= Work to do =
Repeat the records below exactly as they appear.

Rows from a 3D modeling dataset:
..........
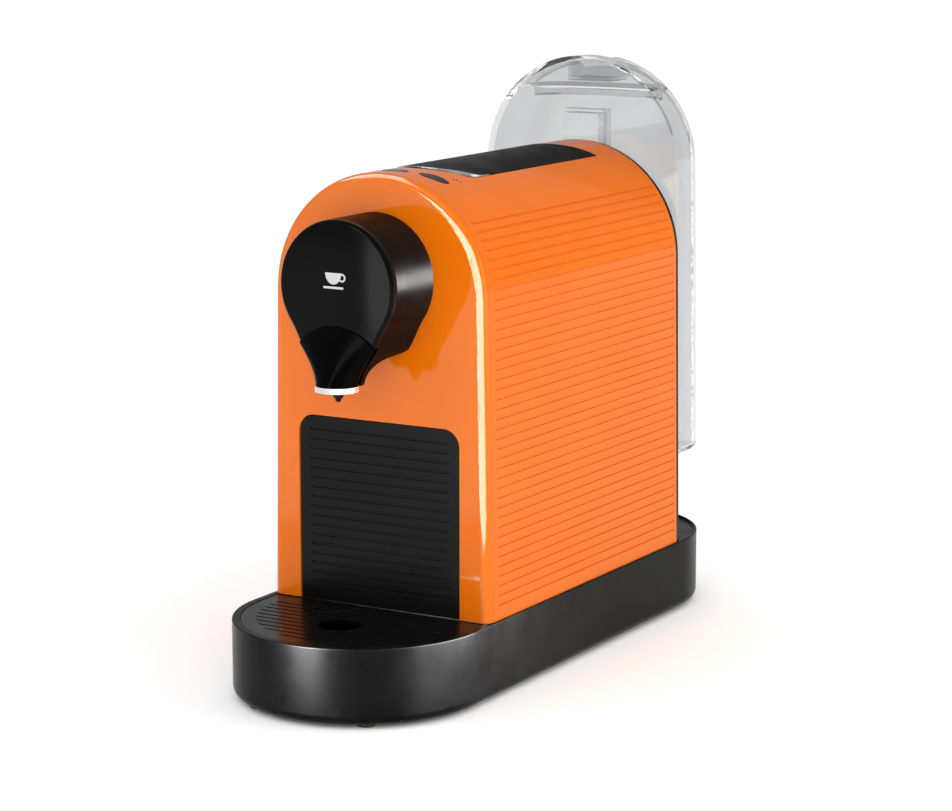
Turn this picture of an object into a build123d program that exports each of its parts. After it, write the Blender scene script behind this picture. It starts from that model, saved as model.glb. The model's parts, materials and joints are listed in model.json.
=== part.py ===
from build123d import *
import math
import os

os.makedirs("parts", exist_ok=True)

# ---------------------------------------------------------------- driving sizes (mm)
# X is right, Y is back, Z is up. The origin is under the middle, on the table.
BASE_W = 130.0          # width of the long base
BASE_CY = 114.5         # centres of the two half-round base ends
BASE_TOP = 40.0
BASE_LOW = 2.0
SPLIT_Y = -94.8         # where the tray ends and the base housing begins
FRONT_Y = -99.5         # front face of the orange body
REAR_Y = 110.4          # back of the rear cover
ARCH_R = 61.0           # rounded top of the body
ARCH_Z = 198.0
BODY_HALF = 63.6        # half width of the body at its foot
WALL = 2.5
GROOVE_Z0 = 47.7        # first side groove, and its pitch
GROOVE_PITCH = 4.9
PANEL_HALF = 47.0       # opening for the ribbed front
PANEL_TOP = 135.5
PANEL_R = 9.0
RIB_Z0 = 128.4
RIB_PITCH = 4.94
HEAD_Z = 207.5          # round brew head
HEAD_R = 32.5
HEAD_BACK = -99.6
HEAD_SEAM = -132.8
HEAD_FRONT = -138.4
NECK_Y = -136.0         # axis of the spout
NOZZLE_Y = -135.3
LEVER_HALF = 25.3
HINGE_Y = 72.0          # lever hinge axis
HINGE_Z = 249.0
HINGE_ROLL = 10.4
SECTOR_R = 27.1         # pitch radius of the toothed sector
IDLER_R = 9.0
IDLER_Z = HINGE_Z - SECTOR_R - IDLER_R
BREW_Z = 185.0          # axis of the brewing chamber
TANK_FRONT = 111.6
TANK_BACK = 150.5
TANK_R = 59.4
TANK_Z = 244.9
TANK_HALF = 62.0
TANK_LOW = 87.0
LID_Z = 286.0
VALVE_X = -25.0
VALVE_Y = 126.0
GRID_HOLE_Y = -135.0
GRID_GAP = 0.4          # between the grid and the front of the body
SCREW_X = 42
SCREW_SPOTS = [(-SCREW_X, -70), (SCREW_X, -70), (-SCREW_X, 120), (SCREW_X, 120)]
FOOT_SPOTS = [(-31, -161), (31, -161), (-54, -112), (54, -112),
              (-31, 161), (31, 161), (-54, 112), (54, 112)]


# ---------------------------------------------------------------- helpers
def box(x0, x1, y0, y1, z0, z1):
    """A block given by its limits."""
    size = Box(x1 - x0, y1 - y0, z1 - z0)
    return Pos((x0 + x1) / 2, (y0 + y1) / 2, (z0 + z1) / 2) * size


def rod_z(x, y, z0, z1, r):
    """An upright cylinder."""
    return Pos(x, y, (z0 + z1) / 2) * Cylinder(r, z1 - z0)


def rod_y(x, z, y0, y1, r):
    """A cylinder lying front to back."""
    return Pos(x, (y0 + y1) / 2, z) * Rot(90, 0, 0) * Cylinder(r, y1 - y0)


def rod_x(y, z, x0, x1, r):
    """A cylinder lying left to right."""
    return Pos((x0 + x1) / 2, y, z) * Rot(0, 90, 0) * Cylinder(r, x1 - x0)


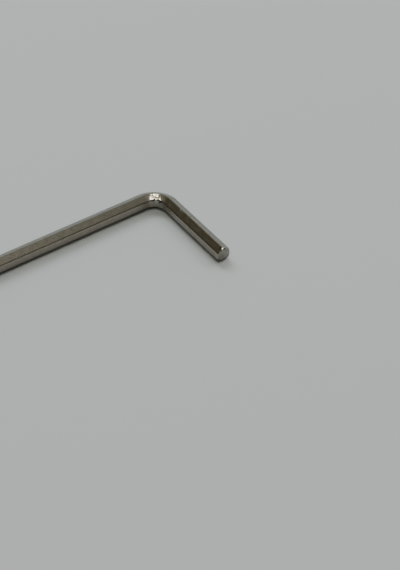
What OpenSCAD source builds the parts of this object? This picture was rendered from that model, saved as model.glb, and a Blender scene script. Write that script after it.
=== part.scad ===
..........
= In response =
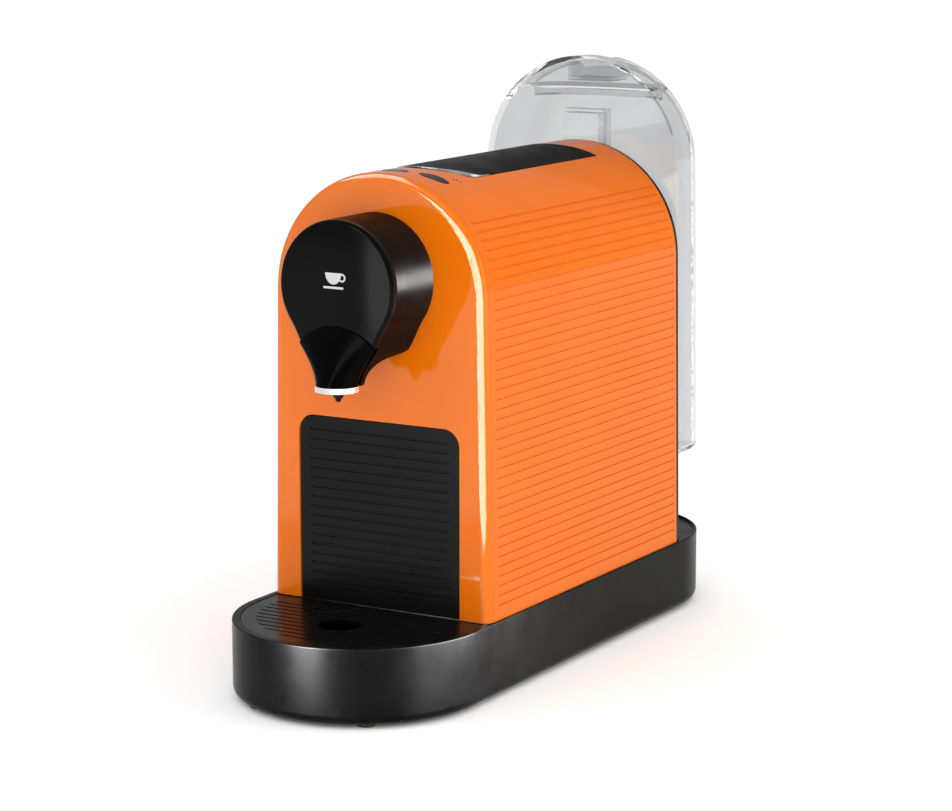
Turn this picture of an object into a build123d program that exports each of its parts. After it, write the Blender scene script behind this picture. It starts from that model, saved as model.glb. The model's parts, materials and joints are listed in model.json.
=== part.py ===
from build123d import *
import math
import os

os.makedirs("parts", exist_ok=True)

# ---------------------------------------------------------------- driving sizes (mm)
# X is right, Y is back, Z is up. The origin is under the middle, on the table.
BASE_W = 130.0          # width of the long base
BASE_CY = 114.5         # centres of the two half-round base ends
BASE_TOP = 40.0
BASE_LOW = 2.0
SPLIT_Y = -94.8         # where the tray ends and the base housing begins
FRONT_Y = -99.5         # front face of the orange body
REAR_Y = 110.4          # back of the rear cover
ARCH_R = 61.0           # rounded top of the body
ARCH_Z = 198.0
BODY_HALF = 63.6        # half width of the body at its foot
WALL = 2.5
GROOVE_Z0 = 47.7        # first side groove, and its pitch
GROOVE_PITCH = 4.9
PANEL_HALF = 47.0       # opening for the ribbed front
PANEL_TOP = 135.5
PANEL_R = 9.0
RIB_Z0 = 128.4
RIB_PITCH = 4.94
HEAD_Z = 207.5          # round brew head
HEAD_R = 32.5
HEAD_BACK = -99.6
HEAD_SEAM = -132.8
HEAD_FRONT = -138.4
NECK_Y = -136.0         # axis of the spout
NOZZLE_Y = -135.3
LEVER_HALF = 25.3
HINGE_Y = 72.0          # lever hinge axis
HINGE_Z = 249.0
HINGE_ROLL = 10.4
SECTOR_R = 27.1         # pitch radius of the toothed sector
IDLER_R = 9.0
IDLER_Z = HINGE_Z - SECTOR_R - IDLER_R
BREW_Z = 185.0          # axis of the brewing chamber
TANK_FRONT = 111.6
TANK_BACK = 150.5
TANK_R = 59.4
TANK_Z = 244.9
TANK_HALF = 62.0
TANK_LOW = 87.0
LID_Z = 286.0
VALVE_X = -25.0
VALVE_Y = 126.0
GRID_HOLE_Y = -135.0
GRID_GAP = 0.4          # between the grid and the front of the body
SCREW_X = 42
SCREW_SPOTS = [(-SCREW_X, -70), (SCREW_X, -70), (-SCREW_X, 120), (SCREW_X, 120)]
FOOT_SPOTS = [(-31, -161), (31, -161), (-54, -112), (54, -112),
              (-31, 161), (31, 161), (-54, 112), (54, 112)]


# ---------------------------------------------------------------- helpers
def box(x0, x1, y0, y1, z0, z1):
    """A block given by its limits."""
    size = Box(x1 - x0, y1 - y0, z1 - z0)
    return Pos((x0 + x1) / 2, (y0 + y1) / 2, (z0 + z1) / 2) * size


def rod_z(x, y, z0, z1, r):
    """An upright cylinder."""
    return Pos(x, y, (z0 + z1) / 2) * Cylinder(r, z1 - z0)


def rod_y(x, z, y0, y1, r):
    """A cylinder lying front to back."""
    return Pos(x, (y0 + y1) / 2, z) * Rot(90, 0, 0) * Cylinder(r, y1 - y0)


def rod_x(y, z, x0, x1, r):
    """A cylinder lying left to right."""
    return Pos((x0 + x1) / 2, y, z) * Rot(0, 90, 0) * Cylinder(r, x1 - x0)


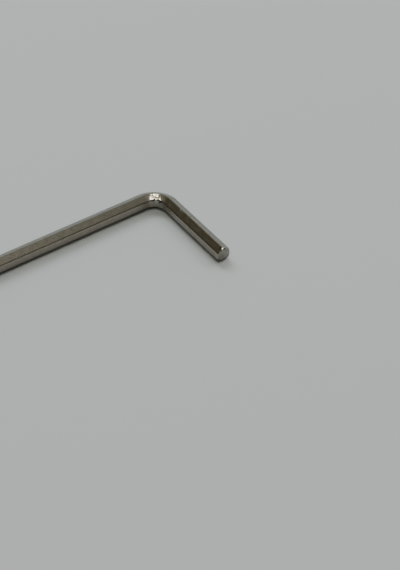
What OpenSCAD source builds the parts of this object? This picture was rendered from that model, saved as model.glb, and a Blender scene script. Write that script after it.
=== part.scad ===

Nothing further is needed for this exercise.